Step 9. Post-game interviews

The camera showed an artery that was not blocked but very narrow due to plaque build-up. So narrow, in fact, that they could not install stents. I guess, in theory, after my next heart attack, they can do surgery and cut away that artery, but that was not an option the doctors were giving me. Their advice (obviously) was to stop smoking. I learned sitting at home that the nicotine in cigarettes narrows the arteries and builds up that plaque as much as fatty foods do. It isn't just the lungs affected.


Step 10. Season ending injuries

Sitting at home now all this week, hopefully not for too much longer. I know, you think 'slow down, take your time'. But if you realized how boring it is sitting around here and how much more trouble I can cause myself moving furniture and doing yard work, it is less exercise being at work.

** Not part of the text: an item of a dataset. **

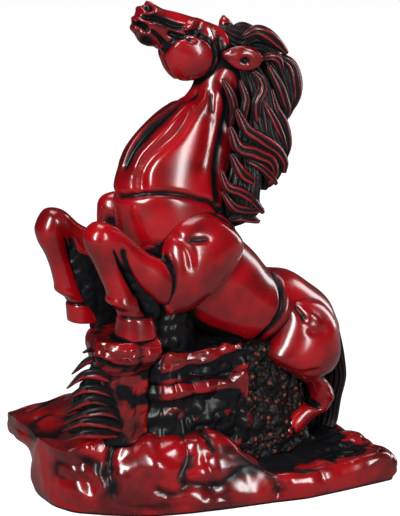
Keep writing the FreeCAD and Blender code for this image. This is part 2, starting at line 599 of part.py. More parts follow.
hoof_pins, hoof_holes = dowels(
    "hoof_pins", "sizes.leg_pin_radius", "sizes.hoof_pin_length",
    [(f"{hind_foot[0]} + {HOOF_PIN_SHARES[0]} * sizes.hind_leg_reach",
      f"{side} * sizes.hind_foot_spread / 2",
      f"{hind_foot[2]} + {HOOF_PIN_SHARES[1]} * sizes.hind_leg_height") for name, side in SIDES],
    HOOF_PIN_TILT)


def holes(name, found):
    """The holes of one piece as one tool."""
    group = doc.addObject("Part::Compound", f"{name}_holes")
    group.Links = found
    return group


# Each casting is its form less what carries it, so that they meet face to face. The tail stays
# whole, its root in a socket of the torso.
legs = list(hind_leg_forms.values())
tail = cut("tail", tail_form, [])
castings = [
    cut("ground_base", ground_form, [holes("ground", rock_holes + hoof_holes)]),
    cut("torso", barrel_form, [tail_form, holes("torso", neck_holes + foreleg_holes + hip_holes)]),
    cut("neck", neck_form, [holes("neck", neck_holes), barrel_form] + shoulder_forms),
    cut("head", head_form, [neck_form]),
    cut("left_ear", left_ear_form, [head_form, neck_form]),
    cut("right_ear", right_ear_form, [head_form, neck_form, forelock_form]),
    cut("forelock", forelock_form, [head_form, neck_form, left_ear_form]),
    cut("mane_crest", crest_form, [head_form, neck_form, left_ear_form, forelock_form]),
    cut("mane_upper", mane_form, [head_form, neck_form, left_ear_form, forelock_form, crest_form]),
    cut("mane_lower", mane_end_form, [neck_form, mane_form, barrel_form] + shoulder_forms),
    cut("rock_block", rock_form, [ground_form, barrel_form, holes("rock", rock_holes)]),
    cut("rock_ledge", ledge_form, [ground_form, rock_form, foreleg_forms["left"]]),
    cut("gravel_mound", mound_form, [ground_form, rock_form, barrel_form] + legs),
    cut("leaf_clump", leaf_form, [ground_form, rock_form, ledge_form]),
]
for count, (name, side) in enumerate(SIDES):
    hind_holes = holes(f"{name}_hind_leg", [hip_holes[count], hoof_holes[count]])
    fore_holes = holes(f"{name}_foreleg", [foreleg_holes[count]])
    castings.append(cut(f"{name}_hind_leg", hind_leg_forms[name],
                        [hind_holes, barrel_form, ground_form]))
    castings.append(cut(f"{name}_foreleg", foreleg_forms[name],
                        [fore_holes, barrel_form, shoulder_forms[count]]))
    castings.append(cut(f"{name}_shoulder", shoulder_forms[count], [barrel_form, fore_holes]))
pieces = castings + [tail, felt_pad, neck_dowel, rock_dowels, foreleg_pins, hip_pins, hoof_pins]

doc.recompute()
for thing in doc.Objects:
    if "Invalid" in thing.State or "Error" in thing.State:
        raise RuntimeError(f"{thing.Name} failed: {thing.State}")
os.makedirs("parts", exist_ok=True)
for piece in pieces:
    if piece.Shape.isNull() or not piece.Shape.isValid():
        raise RuntimeError(f"{piece.Label} has no valid shape")
    print(piece.Label, len(piece.Shape.Solids), [round(solid.Volume, 1) for solid in piece.Shape.Solids])
    piece.Shape.exportStep(f"parts/{piece.Label}.step")
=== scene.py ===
import math

import bpy
import numpy as np
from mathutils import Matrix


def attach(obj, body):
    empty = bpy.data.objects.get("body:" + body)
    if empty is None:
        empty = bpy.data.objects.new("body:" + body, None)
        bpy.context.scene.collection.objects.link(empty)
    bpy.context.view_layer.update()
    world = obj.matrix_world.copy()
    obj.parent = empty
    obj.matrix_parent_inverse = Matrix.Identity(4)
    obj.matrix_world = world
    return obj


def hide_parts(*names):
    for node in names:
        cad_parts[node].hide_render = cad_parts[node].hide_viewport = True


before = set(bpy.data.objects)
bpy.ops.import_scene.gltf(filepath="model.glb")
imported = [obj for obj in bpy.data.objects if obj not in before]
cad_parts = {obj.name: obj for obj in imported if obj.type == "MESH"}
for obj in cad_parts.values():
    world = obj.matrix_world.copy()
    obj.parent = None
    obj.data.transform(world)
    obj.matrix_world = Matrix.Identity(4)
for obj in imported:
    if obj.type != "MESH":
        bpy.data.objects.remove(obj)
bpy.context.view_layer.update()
MM = 0.001

# Camera, floor and lamps: a long lens a little above the figurine; a floor that keeps the shadow
# under a world that looks white and lights dimly; and soft boxes to the left, right and above
# for the long highlights of the lacquer.
AZIMUTH = math.radians(-28)
ELEVATION = math.radians(15)
CAMERA_DISTANCE = 566 * MM
LENS = 100
TARGET = np.array([-5, -6, 95]) * MM
WHITE = (1, 1, 1, 1)
AMBIENT_STRENGTH = 0.03
FLOOR_REACH = 3.0
FLOOR_GREY = (0.22, 0.22, 0.22, 1)
FLOOR_LIFT = 0.975


def placed(name, data):
    """An object for a mesh, a lamp or a camera, linked to the scene."""
    thing = bpy.data.objects.new(name, data)
    bpy.context.scene.collection.objects.link(thing)
    return thing


def fill(tree, node, inputs):
    """Give a node's inputs their values, or link them from the outputs given in their place."""
    for entry, value in inputs.items():
        if isinstance(value, bpy.types.NodeSocket):
            tree.links.new(value, node.inputs[entry])
        else:
            node.inputs[entry].default_value = value


def added(tree, kind, inputs, **settings):
    """The outputs of a new shader node with those inputs and settings."""
    node = tree.nodes.new(kind)
    for name, value in settings.items():
        setattr(node, name, value)
    fill(tree, node, inputs)
    return node.outputs


def painted(name, inputs):
    """A new material, its node tree and its main shader with those inputs."""
    material = bpy.data.materials.new(name)
    material.use_nodes = True
    shader = material.node_tree.nodes["Principled BSDF"]
    fill(material.node_tree, shader, inputs)
    return material, material.node_tree, shader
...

And less stressful, earning money and not worrying about not paying rent in a month. I am on blood thinners and beta blockers and aspirin and blood pressure medicine and who knows what else. And I will supposedly need a regular doctor now, and to stay on some of these medicines and to watch the rest of my life. And this is not me. Sorry to say it, but in all likelihood within two months I will stop seeing the doctor and within three stop taking the medicine, and as long as I am done smoking by then, I really will not be too afraid of my health. And every few months for a while, maybe once a year later on, I will do blood work and check my lab results and make sure everything is where it should be. And I will be fine.


Hope so anyway! To those of you who expressed your love and concern, I thank you so much. Actually, there is nobody on here who wouldn't express such love and concern, but some of you I snuck all this under your radar and you did not realize I was sick. Somebody told me people were praying for me to get better, and I had that thought, that memory way back in the day, where some people, once upon a time, would not have cared one way or the other what happened to me. That was the way i was to you, and I am very glad, very grateful, that i am becoming a person worthy of your love and care.